I was with him for most of this, but his rule for a "language parent" to never correct your mistakes goes against everything in my own experience and all the language-learning literature I've read. Kato Lomb, the famous simultaneous interpreter and translator for over 16 languages said she learned infinitely more from friends who were willing to correct her over and over again. If I recall correctly she even attributes her initial difficulty learning English to the fact that her English-speaking friends were so used to hearing 'broken' English that they didn't even notice her mistakes.

👍︎︎ 12 👤︎︎ u/Notesurfer 📅︎︎ Dec 20 2013 🗫︎ replies

This isn't exactly groundbreaking.

👍︎︎ 6 👤︎︎ u/[deleted] 📅︎︎ Dec 20 2013 🗫︎ replies

My wife is Brazilian learning English, I'm Canadian learning Portuguese and French on the side. We speak all three consistently in our house. There is no God damn way you can become fluent in six months. I call bullshit. I'm determined as fuck and so is she. It's just not possible.

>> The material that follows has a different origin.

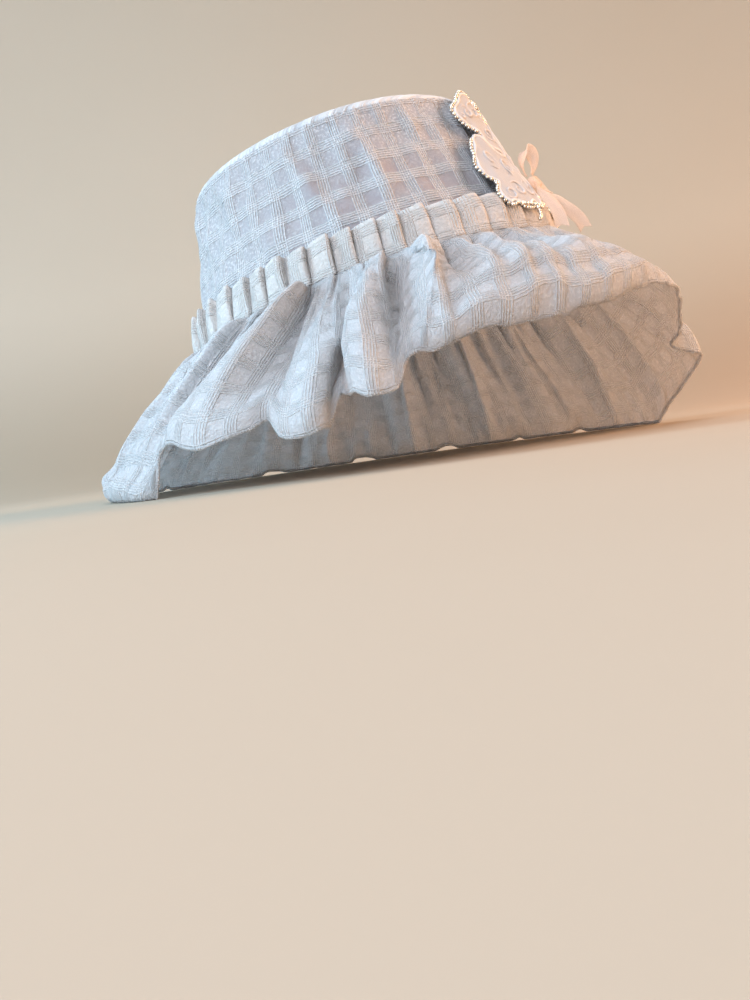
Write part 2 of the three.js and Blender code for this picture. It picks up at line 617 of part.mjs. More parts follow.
function bowKnot() {
  const { x, y, lift, across, along, deep } = BOW_KNOT;
  const sections = [];
  for (const level of KNOT_LEVELS) {
    const girth = Math.sqrt(1 - level * level);
    const ring = [];
    for (let corner = 0; corner < 8; corner += 1) {
      const angle = (Math.PI * corner) / 4;
      ring.push(appliquePoint(
        x + (across / 2) * girth * Math.cos(angle), y + along * level, lift + deep * girth * Math.sin(angle),
      ));
    }
    sections.push(ring);
  }
  return rod(
    'bow_knot', RIBBON_MATERIAL, sections,
    appliquePoint(x, y - along, lift), appliquePoint(x, y + along, lift),
  );
}

// The hat

const hat = new THREE.Group();
hat.add(crownSide(), crownTop(), crownLining(), headerFrill(), brim());
hat.add(appliqueBody());
const WING_PAIRS = [
  { pair: 'upper', table: UPPER_PANEL, beadsFrom: 0.2, beadsTo: 0.78 },
  { pair: 'lower', table: LOWER_PANEL, beadsFrom: 0.24, beadsTo: 0.84 },
];
for (const [place, side] of [['near', -1], ['far', 1]]) {
  for (const { pair, table, beadsFrom, beadsTo } of WING_PAIRS) {
    hat.add(panel(`wing_${pair}_${place}`, table, side));
    hat.add(beadString(`beads_${pair}_${place}`, table, side, beadsFrom, beadsTo));
  }
}
const onKnot = (lift) => appliquePoint(BOW_KNOT.x, BOW_KNOT.y, lift);
const faceDirection = new THREE.Vector3().subVectors(onKnot(1), onKnot(0)).normalize();
hat.add(ribbon('bow_loop_upper', BOW_LOOP_UPPER, 14, faceDirection, true));
hat.add(ribbon('bow_loop_lower', BOW_LOOP_LOWER, 14, faceDirection, true));
hat.add(ribbon('bow_tail_long', BOW_TAIL_LONG, 8, faceDirection, false));
hat.add(ribbon('bow_tail_short', BOW_TAIL_SHORT, 8, faceDirection, false));
hat.add(bowKnot());

export default hat;
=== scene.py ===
"""Ruffled sun hat of check gauze with a beaded butterfly applique, at rest on the lobes of its brim.
Lengths below are in millimetres; the meshes are written in metres. The hat's front is towards -Y."""
import math

import bpy
import numpy as np
from mathutils import Matrix, Vector


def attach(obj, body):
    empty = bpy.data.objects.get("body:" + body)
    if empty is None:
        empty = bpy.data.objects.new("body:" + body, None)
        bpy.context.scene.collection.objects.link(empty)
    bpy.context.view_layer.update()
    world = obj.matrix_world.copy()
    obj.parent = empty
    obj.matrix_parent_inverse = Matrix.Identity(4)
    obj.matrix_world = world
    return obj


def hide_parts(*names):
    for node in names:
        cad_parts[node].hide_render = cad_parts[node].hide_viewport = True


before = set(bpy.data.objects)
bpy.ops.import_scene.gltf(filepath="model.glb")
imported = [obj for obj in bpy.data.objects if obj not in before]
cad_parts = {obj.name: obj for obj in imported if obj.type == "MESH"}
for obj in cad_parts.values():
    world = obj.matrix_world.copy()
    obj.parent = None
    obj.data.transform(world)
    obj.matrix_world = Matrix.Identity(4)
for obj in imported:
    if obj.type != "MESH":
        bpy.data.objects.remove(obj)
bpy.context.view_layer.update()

MM = 0.001
BAND_EXTRA_Y = 6.0
BAND_HEIGHT = 79.7
LEAN = math.radians(13.5)
PLEATS = 48
# Directions of the heading's valleys, the first ones as in the photo, the others evenly apart
SEEN_VALLEYS = [
    -107.5, -98.1, -89.9, -83.6, -76.3, -69.3, -61.8, -55.5, -48.2, -42, -33.3, -24.6, -16, -8.2, -0.5,
]
VALLEYS = np.concatenate([SEEN_VALLEYS, np.linspace(-0.5, 252.5, PLEATS - len(SEEN_VALLEYS) + 2)[1:]])
FRILL_HEIGHT = 18.5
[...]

👍︎︎ 9 👤︎︎ u/thewhitedeath 📅︎︎ Dec 20 2013 🗫︎ replies

Not sure but it looks like he went to Hong Kong when he was still in high school and lived there for awhile? Of course you're going to get fluent in a language if you start with immersion when you're still young. But his audience is people who are too old to learn like a child.

I dislike when people say that the best way to learn a language is "the way a child learns" because that's not possible except for teenagers or younger.